TASK BRIEF:
Give the number of lines that contain the string "parts", and nothing else.

• • • • • • •

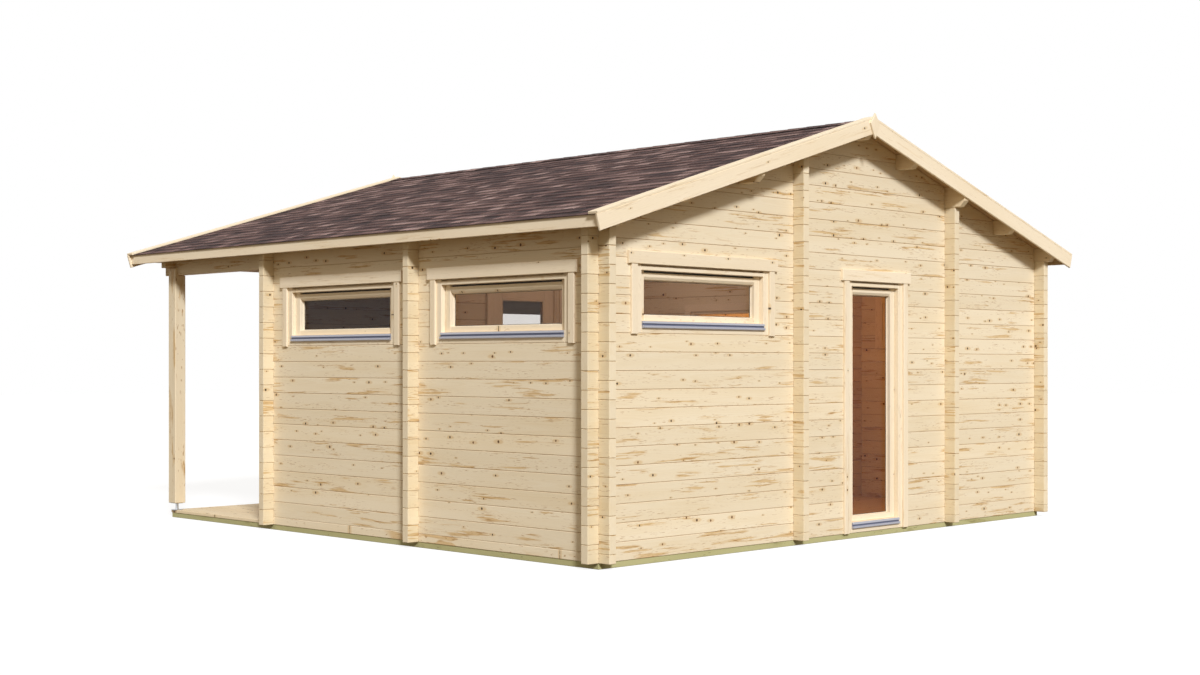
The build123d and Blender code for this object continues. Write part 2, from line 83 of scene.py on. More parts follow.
class Sheet:
    """The node tree of a material or of the world, built a node at a time."""

    def __init__(self, name: str, world: bool = False) -> None:
        """Start an empty tree.

        Args:
            name: Name of the material or of the world.
            world: Whether it is a world.
        """
        self.owner = (bpy.data.worlds if world else bpy.data.materials).new(name)
        self.owner.use_nodes = True
        self.output = "OutputWorld" if world else "OutputMaterial"
        self.tree = self.owner.node_tree
        self.tree.nodes.clear()

    def node(self, kind: str, inputs: dict | None = None, **settings) -> bpy.types.Node:
        """Add a node.

        Args:
            kind: The node's type, without its ShaderNode prefix.
            inputs: Values or sockets for its inputs, by name or number.
            **settings: Properties of the node itself.

        Returns:
            The new node.
        """
        made = self.tree.nodes.new("ShaderNode" + kind)
        for key, value in settings.items():
            setattr(made, key, value)
        for key, value in (inputs or {}).items():
            self.feed(made.inputs[key], value)
        return made

    def feed(self, socket: Socket, value) -> None:
        """Link a socket to another, or set its value."""
        if isinstance(value, Socket):
            self.tree.links.new(value, socket)
        elif isinstance(value, tuple) and len(value) == 3 and socket.type == "RGBA":
            socket.default_value = (*value, 1.0)
        else:
            socket.default_value = value

    def attribute(self, name: str) -> Socket:
        """Vector attribute of the mesh."""
        return self.node("Attribute", attribute_name=name).outputs["Vector"]

    def place(self) -> Socket:
        """Object coordinates."""
        return self.node("TexCoord").outputs["Object"]

    def scaled(self, vector: Socket, scale: Triple) -> Socket:
        """Coordinates stretched by a factor on each axis."""
        return self.node("VectorMath", {0: vector, 1: scale}, operation="MULTIPLY").outputs[0]

    def split(self, vector: Socket) -> tuple[Socket, Socket, Socket]:
        """The three parts of a vector."""
        parts = self.node("SeparateXYZ", {0: vector}).outputs
        return parts[0], parts[1], parts[2]

    def noise(self, vector: Socket, scale: float | Triple, detail: float = 2.0,
              roughness: float = 0.5) -> Socket:
        """Noise between 0 and 1, with one scale or one for each axis."""
        if isinstance(scale, tuple):
            vector, scale = self.scaled(vector, scale), 1.0
        inputs = {"Vector": vector, "Scale": scale, "Detail": detail, "Roughness": roughness}
        return self.node("TexNoise", inputs).outputs["Fac"]

    def math(self, operation: str, a, b=0.0, c=0.0) -> Socket:
        """Arithmetic on up to three numbers."""
        return self.node("Math", {0: a, 1: b, 2: c}, operation=operation).outputs[0]

    def times(self, a, b) -> Socket:
        """Product of two numbers."""
        return self.math("MULTIPLY", a, b)

    def madd(self, a, b, c) -> Socket:
        """Product of two numbers, plus a third."""
        return self.math("MULTIPLY_ADD", a, b, c)

    def band(self, value: Socket, low, high, to_low: float = 0.0, to_high: float = 1.0) -> Socket:
        """Smooth step of a value between two limits."""
        inputs = {"Value": value, "From Min": low, "From Max": high, "To Min": to_low, "To Max": to_high}
        return self.node("MapRange", inputs, interpolation_type="SMOOTHSTEP").outputs["Result"]

    def mix(self, factor, a, b, blend: str = "MIX") -> Socket:
        """Mix of two colours."""
        made = self.node("Mix", data_type="RGBA", blend_type=blend)
        self.feed(made.inputs[0], factor)
        self.feed(made.inputs[6], a)
        self.feed(made.inputs[7], b)
        return made.outputs[2]

    def brighten(self, colour: Socket | Colour, factor: Socket) -> Socket:
        """Colour times a number."""
        return self.node("VectorMath", {0: colour, "Scale": factor}, operation="SCALE").outputs[0]

    def paint(self, colour: Socket, over: Socket | Colour, mask: Socket, amount: float) -> Socket:
        """Colour with another laid over it, as far as a mask and an amount say."""
        return self.mix(self.times(mask, amount), colour, over)

    def seen(self) -> Socket:
        """1 for what the camera sees, straight, through glass or mirrored, and 0 for other light."""
        path = self.node("LightPath").outputs
        straight = self.math("MAXIMUM", path["Is Camera Ray"], path["Is Transmission Ray"])
        return self.math("MAXIMUM", straight, path["Is Glossy Ray"])

    def surface(self, colour, roughness, height: Socket, depth: float, **constants: float) -> Material:
        """Finish the material with one Principled shader.

        Args:
            colour: Base colour, a socket or a value.
            roughness: Roughness, a socket or a value.
            height: Height for the bump.
            depth: Depth of the bump in metres.
            **constants: Other inputs of the shader, underscores for spaces.

        Returns:
            The finished material.
        """
        shader = self.node("BsdfPrincipled", {"Base Color": colour, "Roughness": roughness})
        for key, value in constants.items():
            self.feed(shader.inputs[key.replace("_", " ")], value)
        bump = self.node("Bump", {"Height": height, "Distance": depth, "Strength": 1.0})
        self.feed(shader.inputs["Normal"], bump.outputs["Normal"])
        return self.close(shader)

    def blend(self, share: Socket, first: bpy.types.Node, second: bpy.types.Node) -> bpy.types.ID:
        """Finish with two shaders, the second where the share is 1."""
        return self.close(self.node("MixShader", {0: share, 1: first.outputs[0], 2: second.outputs[0]}))

    def close(self, shader: bpy.types.Node) -> bpy.types.ID:
        """Link a shader to the output and give the material or world."""
        self.node(self.output, {"Surface": shader.outputs[0]})
        return self.owner


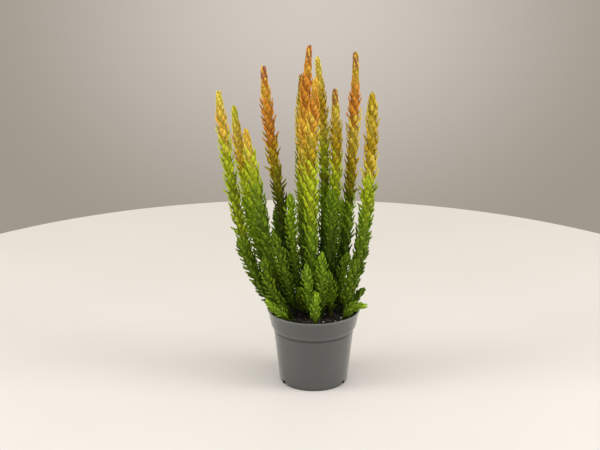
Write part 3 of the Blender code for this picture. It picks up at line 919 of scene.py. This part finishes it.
def make_peat_body(settings):
    """The peat: a lumpy top on a body that fills the pot down to its floor."""
    form = bmesh.new()
    loops = []
    for ring in range(1, PEAT_RINGS + 1):
        outline = ring_points(FILL_RADII[-1] * MM * ring / PEAT_RINGS, PEAT_SIDES)
        loops.append([form.verts.new((x, y, peat_height(x, y, settings.lump_height)))
                      for x, y in outline])
    top = form.verts.new((0.0, 0.0, peat_height(0.0, 0.0, settings.lump_height)))
    levels = np.linspace(FILL_HEIGHTS[-1] - FILL_DROP, FILL_HEIGHTS[0],
                         FILL_STEPS * len(FILL_HEIGHTS))
    for level in levels:
        outline = ring_points(float(np.interp(level, FILL_HEIGHTS, FILL_RADII)) * MM, PEAT_SIDES)
        loops.append([form.verts.new((x, y, level * MM)) for x, y in outline])
    for side in range(PEAT_SIDES):
        after = (side + 1) % PEAT_SIDES
        form.faces.new((top, loops[0][side], loops[0][after]))
        for inner, outer in zip(loops, loops[1:]):
            form.faces.new((inner[after], inner[side], outer[side], outer[after]))
    form.faces.new(list(reversed(loops[-1])))
    return form_object("peat", form)


def crumb_tree():
    """Crumbs of many sizes scattered over the upward faces of a body, kept with the body."""
    tree, given = new_tree("Peat crumbs", (
        ("Crumb", "Object"), ("Crumb gap", "Float"), ("Crumb size", "Float"),
        ("Lowest", "Float"), ("Seed", "Int"), ("Material", "Material")))
    seed = given["Seed"]
    body = add_node(tree, "GeometryNodeSetShadeSmooth", {"Geometry": given["Geometry"]}).outputs[0]
    place = add_node(tree, "GeometryNodeInputPosition").outputs[0]
    height = add_node(tree, "ShaderNodeSeparateXYZ", {0: place}).outputs["Z"]
    spread = add_node(tree, "GeometryNodeDistributePointsOnFaces", {
        "Mesh": given["Geometry"], "Selection": calc(tree, "GREATER_THAN", height, given["Lowest"]),
        "Distance Min": given["Crumb gap"], "Density Max": CRUMB_DENSITY, "Seed": seed,
    }, distribute_method="POISSON")
    # Cubing the random value makes most crumbs small
    pick = calc(tree, "POWER", chance(tree, 0.0, 1.0, seed, 1), 3.0)
    size = product(tree, ease(tree, pick, 0.0, 1.0, CRUMB_LEAST, 1.0, kind="LINEAR"),
                   given["Crumb size"])
    turns = [chance(tree, 0.0, 2.0 * pi, seed, step) for step in (2, 3, 4)]
    turn = add_node(tree, "ShaderNodeCombineXYZ", dict(enumerate(turns))).outputs[0]
    flat = product(tree, size, chance(tree, CRUMB_FLAT, 1.0, seed, 5))
    scale = add_node(tree, "ShaderNodeCombineXYZ", {0: size, 1: flat, 2: flat}).outputs[0]
    crumb = add_node(tree, "GeometryNodeObjectInfo", {"Object": given["Crumb"]}).outputs["Geometry"]
    marked = store(tree, spread.outputs["Points"], chance=chance(tree, 0.0, 1.0, seed, 6))
    laid = add_node(tree, "GeometryNodeInstanceOnPoints", {
        "Points": marked, "Instance": crumb, "Scale": scale,
        "Rotation": add_node(tree, "FunctionNodeEulerToRotation", {0: turn}).outputs[0]})
    finish_tree(tree, (body, laid.outputs[0]), given["Material"])
    return tree


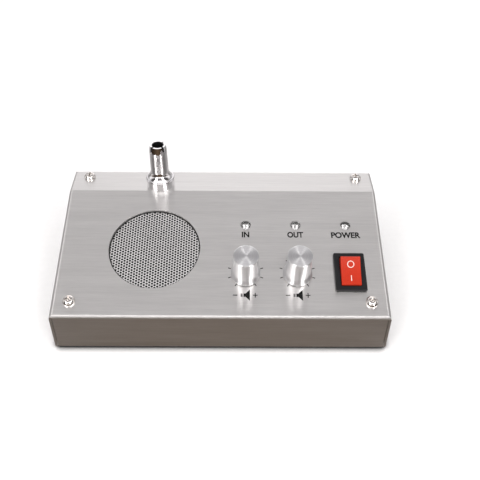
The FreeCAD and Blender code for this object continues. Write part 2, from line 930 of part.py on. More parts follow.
def pot_shaft():
    """D-shaped shaft with the rotor plate and its stop lug."""
    rotor_low = rotor_top - rotor_height
    shaft = rod(shaft_radius, rotor_low, shaft_top)
    flat_low = bush_top + shaft_flat_lift
    flat = box(4 * shaft_radius, 2 * shaft_radius, shaft_top, 0, shaft_flat + shaft_radius, flat_low)
    shaft = shaft.cut(flat)
    rotor = rod(rotor_radius, rotor_low, rotor_top)
    lug = sector(shaft_radius / 2, rotor_lug_radius, rotor_low, rotor_top, 90, stop_angle)
    return join(shaft, rotor, lug)


def pot_case():
    """Cup with the threaded bush, and the stop inside its wall."""
    case = turned(
        (shaft_radius + bush_gap, bush_top), (bush_radius, bush_top), (bush_radius, pot_top),
        (pot_radius, pot_top), (pot_radius, pot_bottom), (pot_radius - pot_wall, pot_bottom),
        (pot_radius - pot_wall, pot_ceiling), (shaft_radius + bush_gap, pot_ceiling),
    )
    stop_low = rotor_top - rotor_height
    stop_high = pot_ceiling + pot_face / 2
    stop_outer = pot_radius - pot_wall / 2
    stop = sector(rotor_radius + rotor_gap, stop_outer, stop_low, stop_high, 270, stop_angle)
    return join(case, stop)


def pot_wafer():
    return rod(pot_radius - pot_wall - thread_gap, pot_bottom, wafer_top)


def pot_pins():
    pins = []
    for place in (-1, 0, 1):
        pins.append(box(pot_pin_width, pot_pin_sheet, pot_pin_length, place * pot_pin_spacing,
                        -pot_pin_offset, pot_bottom - pot_pin_length))
    return pins


def pot_washer():
    return ring(pot_washer_radius, bush_radius + thread_gap, 0, pot_washer_height)


def pot_nut():
    nut = hex_bar(pot_nut_across_flats, pot_washer_height, pot_washer_height + pot_nut_height)
    return nut.cut(rod(bush_radius + thread_gap, -1, tall))


# Status lights

def led():
    """Clear round light: a collar on the strip board and a domed body that comes up through the panel."""
    low = led_board_top
    dome_base = led_proud - led_radius
    slant = led_radius * math.sin(math.radians(45))
    return turned(
        (0, low), (led_flange_radius, low), (led_flange_radius, low + led_flange_height),
        (led_radius, low + led_flange_height), (led_radius, dome_base),
        ((slant, dome_base + slant), (0, led_proud)),
    )


def led_board():
    low = led_board_top - led_board_sheet
    us = list(led_positions.values())
    length = us[-1] - us[0] + 2 * led_board_margin
    middle = (us[-1] + us[0]) / 2
    board = box(length, led_board_width, led_board_sheet, middle, 0, low)
    holes = [rod(small_screw_radius + clearance_hole, low - 1, 0, u) for u in led_boss_us]
    board = board.cut(Part.makeCompound(holes))
    return on_panel(board, 0, led_v)


def led_board_screws():
    screw = pan_screw(small_screw_radius, small_screw_head_radius, small_screw_head_height,
                      small_screw_length)
    screw = spun(screw, 180, Vector(1, 0, 0))
    screw = moved(screw, z=led_board_top - led_board_sheet)
    return [on_panel(screw, u, led_v) for u in led_boss_us]


# Rocker switch, about the middle of its bezel with z = 0 at the panel's outer face

pivot_axis = Vector(1, 0, 0)
pivot_point = Vector(0, 0, pivot_height)
lever_point = Vector(0, 0, pivot_height - lever_pivot)


def lying_rod(radius, length, y, z):
    """A rod along x, centred on x = 0."""
    return Part.makeCylinder(radius, length, Vector(-length / 2, y, z), Vector(1, 0, 0))


def side_profile(points, width):
    """Extrude an outline of (y, z) points, arcs allowed, to a width along x."""
    def flip(step):
        return tuple(flip(s) for s in step) if isinstance(step[0], tuple) else step
    face = outline(flip(points[0]), *[flip(p) for p in points[1:]])
    face.rotate(Vector(0, 0, 0), Vector(0, 0, 1), 90)
    face.translate(Vector(-width / 2, 0, 0))
    return face.extrude(Vector(width, 0, 0))


def switch_housing():
    bezel = box(bezel_width, bezel_length, bezel_height, 0, 0, 0)
    upright = [e for e in bezel.Edges if abs(e.tangentAt(e.FirstParameter).z) > 0.9]
    bezel = bezel.makeFillet(bezel_corner, upright)
    rim = [e for e in bezel.Edges if min(v.Z for v in e.Vertexes) > bezel_height - 0.01]
    bezel = bezel.makeChamfer(bezel_chamfer, rim)
    body = box(switch_body_width, switch_body_length, switch_body_depth, 0, 0, -switch_body_depth)
    housing = join(bezel, body)
    cavity_low = -switch_body_depth + switch_floor
    cavity_height = bezel_height - cavity_low + 1
    cavity = box(switch_opening_width, switch_opening_length, cavity_height, 0, 0, cavity_low)
    pivot_width = rocker_width + 2 * (pivot_length + pivot_end_gap)
    cutters = [cavity, lying_rod(pivot_radius + pivot_gap, pivot_width, 0, pivot_height)]
    slot_size = (blade_width + blade_slot_gap, blade_sheet + blade_slot_gap, 3 * switch_floor)
    for v in (0, load_blade_v):
        cutters.append(box(*slot_size, 0, v, cavity_low - 2 * switch_floor))
    housing = cut_all(housing, cutters)
    catches = []
    for side in (-1, 1):
        y = side * switch_body_length / 2
        root = y - side * catch_root
        tip = (y + side * catch_reach, -cover_sheet - catch_drop)
        catches.append(side_profile(((root, -cover_sheet), tip, (root, -catch_bottom)), catch_width))
    return join(housing, *catches)


def switch_rocker():
    """Dished rocker with side pivots and the socket for its plunger, tilted to its pressed front end."""
    half = rocker_length / 2
    e = rocker_edge
    points = (
        (-half, -rocker_skirt), (-half, rocker_rise - e), (-half + e, rocker_rise),
        ((0, rocker_rise - rocker_dish), (half - e, rocker_rise)), (half, rocker_rise - e),
        (half, -rocker_skirt), (rocker_belly_half, -rocker_belly), (-rocker_belly_half, -rocker_belly),
    )
    body = side_profile(points, rocker_width)
    boss = rod(plunger_radius + plunger_bore_gap + boss_wall, -boss_bottom, -rocker_belly / 2)
    pivot = lying_rod(pivot_radius, rocker_width + 2 * pivot_length, 0, 0)
    rocker = join(body, boss, pivot)
    rocker = rocker.cut(rod(plunger_radius + plunger_bore_gap, -boss_bottom - 1, -boss_bore_top))
    return rest_tilt(rocker)


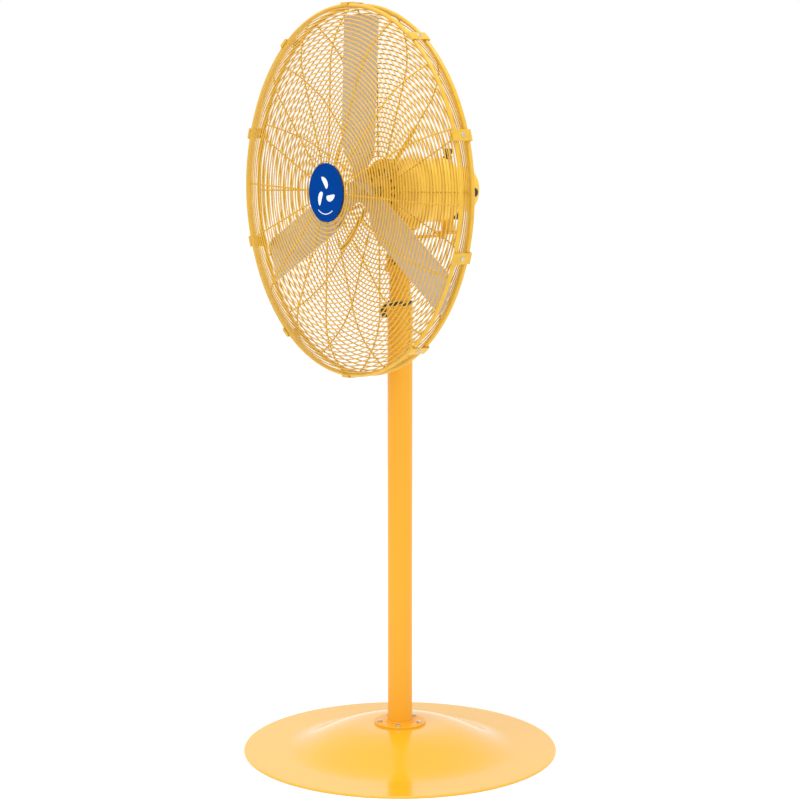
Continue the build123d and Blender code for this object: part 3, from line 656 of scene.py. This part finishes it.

• • • • • • •

TASK SOLUTION:
5